I went out and walked for two hours, until the approach of night and weariness made me stop short at the house of a farmer, where I had a bad supper and a bed of straw. In the morning, I bought an old overcoat, and hired an ass to journey on, and near Feltre I bought a pair of boots. In this guise I passed the hut called the Scala. There was a guard there who, much to my delight, as the reader will guess, did not even honour me by asking my name. I then took a two-horse carriage and got to Borgo de Valsugano in good time, and found Father Balbi at the inn I had told him of. If he had not greeted me first I should not have known him. A great overcoat, a low hat over a thick cotton cap, disguised him to admiration. He told me that a farmer had given him these articles in exchange for my cloak, that he had arrived without difficulty, and was faring well. He was kind enough to tell me that he did not expect to see me, as he did not believe my promise to rejoin him was made in good faith. Possibly I should have been wise not to undeceive him on this account.
I passed the following day in the inn, where, without getting out of my bed, I wrote more than twenty letters to Venice, in many of which I explained what I had been obliged to do to get the six sequins.
The monk wrote impudent letters to his superior, Father Barbarigo, and to his brother nobles, and love-letters to the servant girls who had been his ruin.

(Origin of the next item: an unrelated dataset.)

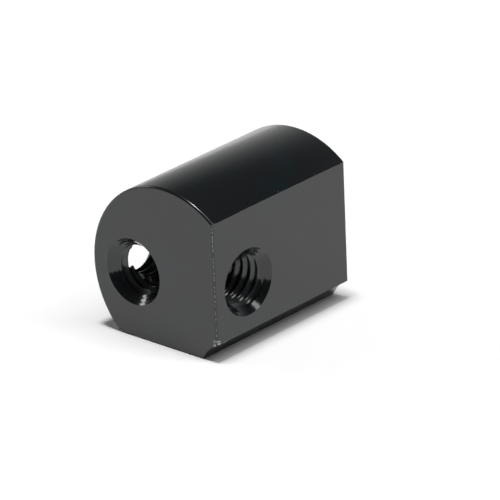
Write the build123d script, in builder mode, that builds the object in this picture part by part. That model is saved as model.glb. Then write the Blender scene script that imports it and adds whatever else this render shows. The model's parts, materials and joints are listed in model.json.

I took the lace off my dress, and sold my hat, and thus got rid of a gay appearance unsuitable to my position, as it made me too much an object of notice.

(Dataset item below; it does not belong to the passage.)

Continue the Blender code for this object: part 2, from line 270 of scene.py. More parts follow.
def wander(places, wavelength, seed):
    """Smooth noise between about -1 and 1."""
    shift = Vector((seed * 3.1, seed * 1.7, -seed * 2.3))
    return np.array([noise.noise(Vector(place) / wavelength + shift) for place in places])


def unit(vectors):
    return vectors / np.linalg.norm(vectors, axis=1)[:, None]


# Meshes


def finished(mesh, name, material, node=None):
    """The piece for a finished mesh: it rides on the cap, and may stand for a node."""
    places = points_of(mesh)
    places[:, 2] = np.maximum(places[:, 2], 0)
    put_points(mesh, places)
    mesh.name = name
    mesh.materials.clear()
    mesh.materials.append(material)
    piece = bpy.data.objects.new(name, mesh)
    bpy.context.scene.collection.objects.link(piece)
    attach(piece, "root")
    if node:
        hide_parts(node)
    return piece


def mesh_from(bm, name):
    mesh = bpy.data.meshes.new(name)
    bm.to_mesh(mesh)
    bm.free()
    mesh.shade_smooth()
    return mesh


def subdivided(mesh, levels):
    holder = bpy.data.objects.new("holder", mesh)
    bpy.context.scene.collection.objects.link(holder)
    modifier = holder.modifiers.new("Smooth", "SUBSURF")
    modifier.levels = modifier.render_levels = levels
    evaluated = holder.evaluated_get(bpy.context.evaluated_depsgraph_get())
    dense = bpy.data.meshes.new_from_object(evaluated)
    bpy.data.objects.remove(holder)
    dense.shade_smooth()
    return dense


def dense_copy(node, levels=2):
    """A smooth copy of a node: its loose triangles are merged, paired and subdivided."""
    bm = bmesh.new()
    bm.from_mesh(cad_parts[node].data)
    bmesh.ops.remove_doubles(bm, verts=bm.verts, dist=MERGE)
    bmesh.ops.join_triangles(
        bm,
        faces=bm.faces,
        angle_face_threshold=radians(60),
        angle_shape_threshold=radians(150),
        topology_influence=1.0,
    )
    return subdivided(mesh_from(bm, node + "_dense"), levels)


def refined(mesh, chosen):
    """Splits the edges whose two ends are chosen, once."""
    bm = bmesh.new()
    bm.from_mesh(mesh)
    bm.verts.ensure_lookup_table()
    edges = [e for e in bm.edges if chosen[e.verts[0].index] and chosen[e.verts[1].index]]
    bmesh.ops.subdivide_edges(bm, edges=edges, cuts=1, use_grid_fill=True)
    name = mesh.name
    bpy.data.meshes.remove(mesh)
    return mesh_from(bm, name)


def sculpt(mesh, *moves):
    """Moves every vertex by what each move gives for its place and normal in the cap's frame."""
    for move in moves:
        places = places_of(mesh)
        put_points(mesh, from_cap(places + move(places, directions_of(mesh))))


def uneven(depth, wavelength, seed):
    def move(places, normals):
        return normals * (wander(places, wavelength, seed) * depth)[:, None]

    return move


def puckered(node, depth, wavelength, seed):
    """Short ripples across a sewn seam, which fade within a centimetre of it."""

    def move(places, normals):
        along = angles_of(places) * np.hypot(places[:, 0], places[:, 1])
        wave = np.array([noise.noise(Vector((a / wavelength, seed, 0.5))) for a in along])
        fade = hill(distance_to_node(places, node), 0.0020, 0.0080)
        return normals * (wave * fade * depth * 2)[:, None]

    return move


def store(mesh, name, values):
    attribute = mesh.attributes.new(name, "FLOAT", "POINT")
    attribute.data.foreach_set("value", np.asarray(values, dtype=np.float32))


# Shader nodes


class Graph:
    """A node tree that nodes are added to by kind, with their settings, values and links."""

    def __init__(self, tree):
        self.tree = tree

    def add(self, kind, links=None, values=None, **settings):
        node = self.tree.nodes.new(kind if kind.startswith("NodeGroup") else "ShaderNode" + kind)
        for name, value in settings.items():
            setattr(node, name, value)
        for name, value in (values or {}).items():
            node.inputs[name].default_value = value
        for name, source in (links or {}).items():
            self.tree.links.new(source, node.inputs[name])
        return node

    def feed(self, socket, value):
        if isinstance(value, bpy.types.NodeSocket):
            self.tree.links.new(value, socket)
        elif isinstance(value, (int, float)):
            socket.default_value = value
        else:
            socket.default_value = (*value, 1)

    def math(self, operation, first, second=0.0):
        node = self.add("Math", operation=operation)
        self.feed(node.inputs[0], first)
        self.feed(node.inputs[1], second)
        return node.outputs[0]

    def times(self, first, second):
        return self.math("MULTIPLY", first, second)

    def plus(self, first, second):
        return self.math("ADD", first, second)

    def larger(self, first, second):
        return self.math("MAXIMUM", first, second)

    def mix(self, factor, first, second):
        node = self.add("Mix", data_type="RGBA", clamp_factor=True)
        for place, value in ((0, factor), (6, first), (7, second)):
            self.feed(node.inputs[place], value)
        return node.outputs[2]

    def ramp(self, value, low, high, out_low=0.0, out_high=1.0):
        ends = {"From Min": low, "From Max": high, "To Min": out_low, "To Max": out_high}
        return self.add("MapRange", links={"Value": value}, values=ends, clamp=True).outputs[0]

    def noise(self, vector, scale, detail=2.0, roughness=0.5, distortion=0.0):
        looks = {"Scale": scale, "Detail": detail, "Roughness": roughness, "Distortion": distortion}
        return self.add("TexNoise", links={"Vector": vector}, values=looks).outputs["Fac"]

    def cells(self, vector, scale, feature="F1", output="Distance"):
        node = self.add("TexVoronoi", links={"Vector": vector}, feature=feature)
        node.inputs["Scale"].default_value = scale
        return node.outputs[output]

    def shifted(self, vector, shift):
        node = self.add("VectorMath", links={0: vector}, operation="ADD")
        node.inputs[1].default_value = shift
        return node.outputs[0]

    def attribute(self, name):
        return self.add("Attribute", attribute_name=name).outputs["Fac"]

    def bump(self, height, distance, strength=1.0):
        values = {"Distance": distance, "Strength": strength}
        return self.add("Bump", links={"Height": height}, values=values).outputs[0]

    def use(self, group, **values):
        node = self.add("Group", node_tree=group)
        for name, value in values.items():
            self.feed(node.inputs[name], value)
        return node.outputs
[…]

The next day I went to Pergina and lay there, and was visited by a young Count d’Alberg, who had discovered, in some way or another, that we had escaped from the state-prisons of Venice. From Pergina I went to Trent and from there to Bolzan, where, needing money for my dress, linen, and the continuation of my journey, I introduced myself to an old banker named Mensch, who gave me a man to send to Venice with a letter to M. de Bragadin. In the mean time the old banker put me in a good inn where I spent the six days the messenger was away in bed. He brought me the sum of a hundred sequins, and my first care was to clothe my companion, and afterwards myself. Every day I found the society of the wretched Balbi more intolerable. “Without me you would never have escaped” was continually in his mouth, and he kept reminding me that I had promised him half of whatever money I got. He made love to all the servant girls, and as he had neither the figure nor the manners to please them, his attentions were returned with good hearty slaps, which he bore patiently, but was as outrageous as ever in the course of twenty-four hours. I was amused, but at the same time vexed to be coupled to a man of so low a nature.